Stated goal:
Reproduce the entries from their first line up to and including the line with "inputs: Values or". Leave out everything after it.

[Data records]
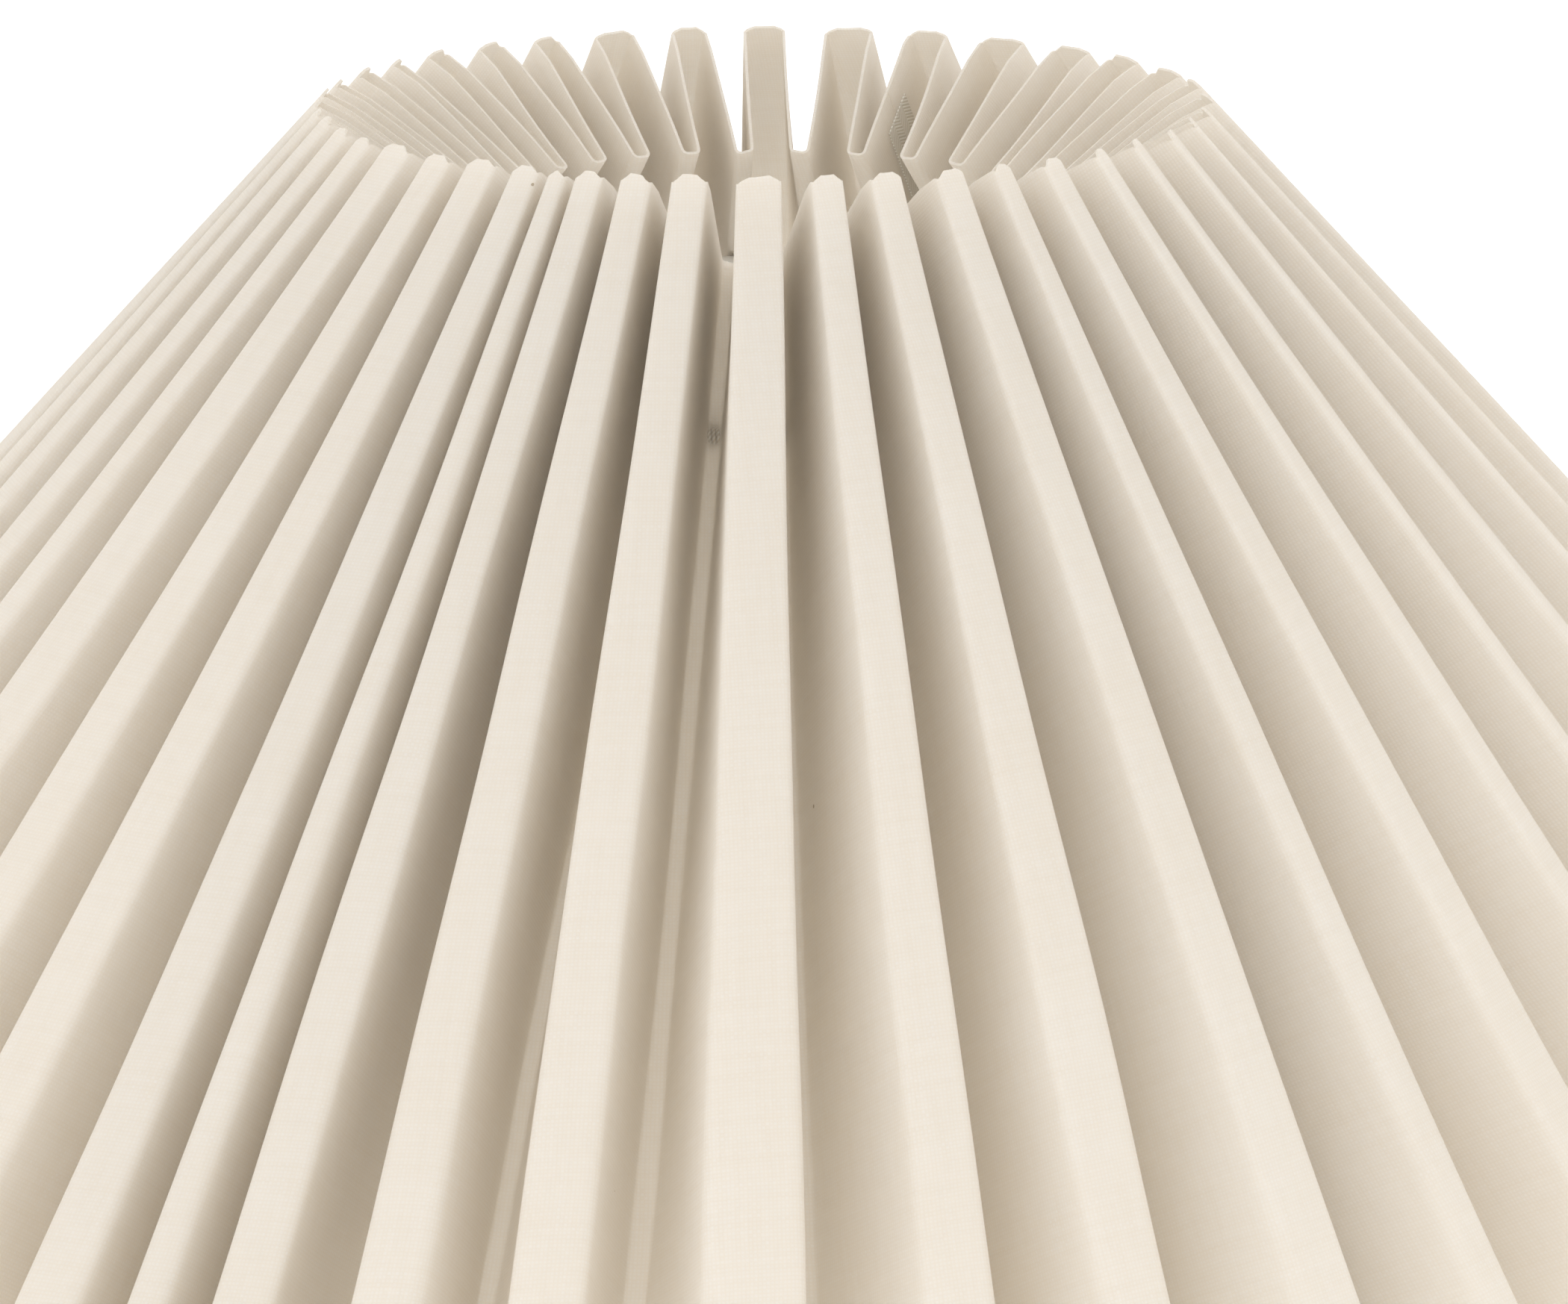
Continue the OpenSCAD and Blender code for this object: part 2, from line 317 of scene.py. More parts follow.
def add_node(
    tree: bpy.types.NodeTree,
    kind: str,
    settings: dict[str, Any] | None = None,
    inputs: dict[Any, Any] | None = None,
) -> bpy.types.Node:
    """Adds one node with its settings, values and links.

    Args:
        tree: The tree that gets the node.
        kind: The node's type name, without the leading "ShaderNode".
        settings: The node's own properties.
        inputs: Values or source sockets, by input name or number.

    Returns:
        The new node.
    """
    new = tree.nodes.new("ShaderNode" + kind)
    for name, value in (settings or {}).items():
        setattr(new, name, value)
    for key, value in (inputs or {}).items():
        if isinstance(value, bpy.types.NodeSocket):
            tree.links.new(value, new.inputs[key])
        else:
            new.inputs[key].default_value = value
    return new


def new_material(name: str) -> tuple[bpy.types.Material, bpy.types.NodeTree]:
    """Makes an empty node material with its output, and gives it with its tree."""
    material = bpy.data.materials.new(name)
    material.use_nodes = True
    tree = material.node_tree
    tree.nodes.clear()
    tree.nodes.new("ShaderNodeOutputMaterial")
    return material, tree


def close_material(tree: bpy.types.NodeTree, shader: bpy.types.Node) -> None:
    """Links a finished shader to the tree's output."""
    output = next(n for n in tree.nodes if n.type == "OUTPUT_MATERIAL")
    tree.links.new(shader.outputs[0], output.inputs["Surface"])


def let_light_through(
    tree: bpy.types.NodeTree, shader: bpy.types.Node, colour: bpy.types.NodeSocket, share: float
) -> bpy.types.Node:
    """Mixes a share of translucence into a cloth's shader, and gives the mix."""
    through = add_node(tree, "BsdfTranslucent", {}, {"Color": colour})
    return add_node(
        tree, "MixShader", {}, {0: share, 1: shader.outputs[0], 2: through.outputs[0]}
    )


def calc(tree: bpy.types.NodeTree, operation: str, *values: Any) -> bpy.types.NodeSocket:
    """Adds one Math node and gives its result."""
    inputs = dict(enumerate(values))
    return add_node(tree, "Math", {"operation": operation}, inputs).outputs[0]


def blend(
    tree: bpy.types.NodeTree, share: bpy.types.NodeSocket, dark: str, light: str
) -> bpy.types.NodeSocket:
    """Mixes two hex colours, the light one where share is one."""
    inputs = {0: share, 6: linear(dark), 7: linear(light)}
    return add_node(tree, "Mix", {"data_type": "RGBA"}, inputs).outputs[2]


def relief(
    tree: bpy.types.NodeTree, height: bpy.types.NodeSocket, depth_mm: float, strength: float
) -> bpy.types.NodeSocket:
    """Raises a surface by a height pattern, at most depth_mm, and gives its normal."""
    inputs = {"Height": height, "Distance": depth_mm * MM, "Strength": strength}
    return add_node(tree, "Bump", {}, inputs).outputs[0]


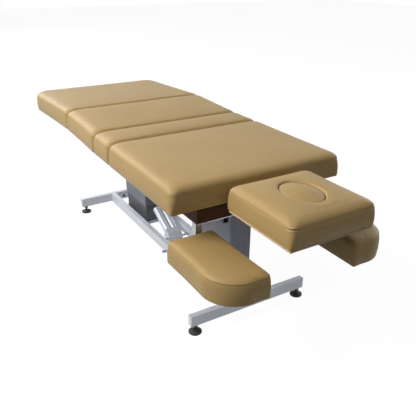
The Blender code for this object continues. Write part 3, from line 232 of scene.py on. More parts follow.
# %% Lamps
# name, place, target, size, power in watts, colour
LAMPS = (
    ("key_lamp", (-3.1, 0.2, 3.0), (0.0, -0.2, 0.5), 2.2, 146.0, (1.0, 0.98, 0.94)),
    ("back_lamp", (-1.6, 8.0, 4.4), (0.0, 0.2, 0.5), 5.2, 290.0, (1.0, 1.0, 1.0)),
    ("front_lamp", (-1.1, -2.7, 3.1), (0.0, -0.7, 0.4), 1.8, 15.0, (1.0, 0.98, 0.95)),
    ("side_lamp", (5.0, 0.5, 1.6), (0.0, 0.0, 0.5), 3.0, 55.0, (0.96, 0.98, 1.0)),
)


def lamp(name, place, target, size, power, colour):
    light = bpy.data.lights.new(name, "AREA")
    light.shape = "DISK"
    light.size = size
    light.energy = power
    light.color = colour
    made = in_scene(name, light)
    made.location = place
    made.rotation_euler = (Vector(target) - Vector(place)).to_track_quat("-Z", "Y").to_euler()


for details in LAMPS:
    lamp(*details)
print("lamps", len(LAMPS))

# %% [markdown]
# ## Finishes
#
# Each finish is a Principled shader with its own grain. A value that is the same all
# over is set on the shader's socket. Only what changes over the surface is wired:
# colour clouds, roughness, fine bump, and wear where an edge is rubbed. The patterns
# read the piece's own coordinates, so they stay with the piece as the table moves.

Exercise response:
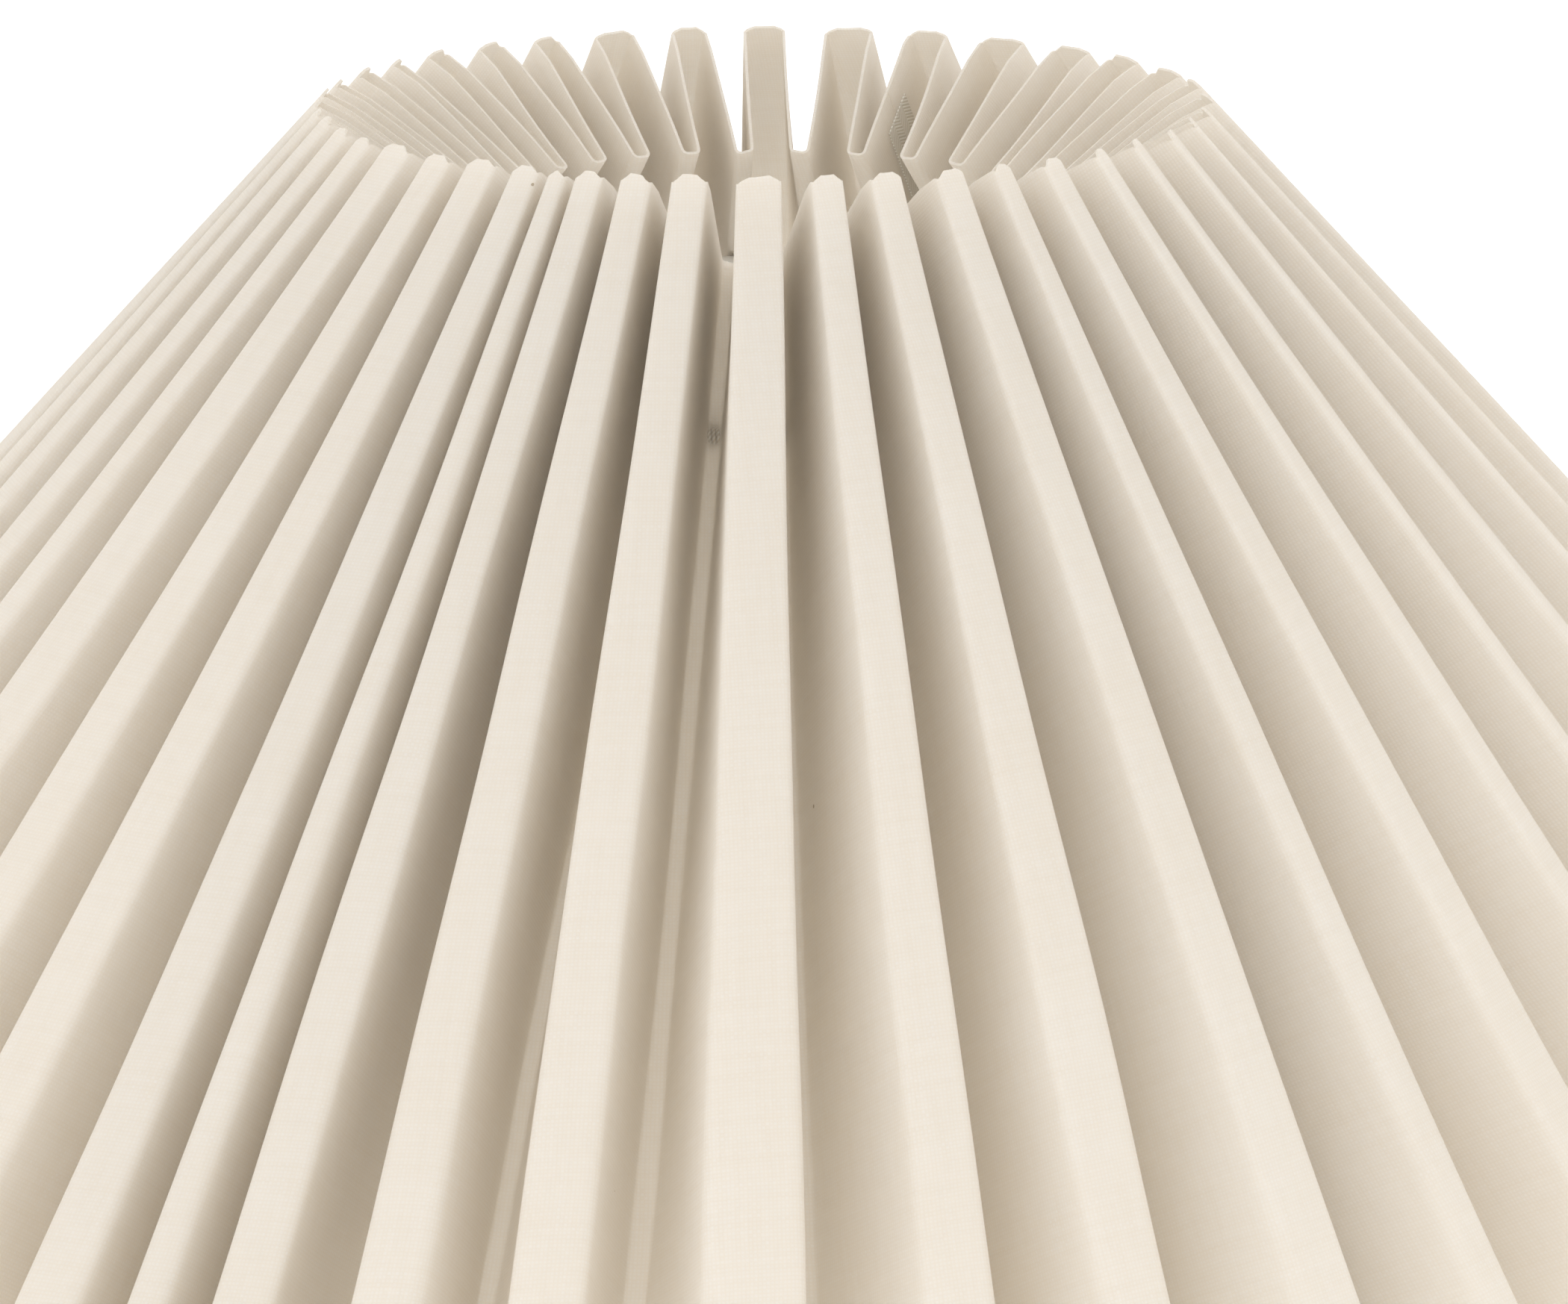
Continue the OpenSCAD and Blender code for this object: part 2, from line 317 of scene.py. More parts follow.
def add_node(
    tree: bpy.types.NodeTree,
    kind: str,
    settings: dict[str, Any] | None = None,
    inputs: dict[Any, Any] | None = None,
) -> bpy.types.Node:
    """Adds one node with its settings, values and links.

    Args:
        tree: The tree that gets the node.
        kind: The node's type name, without the leading "ShaderNode".
        settings: The node's own properties.
        inputs: Values or source sockets, by input name or number.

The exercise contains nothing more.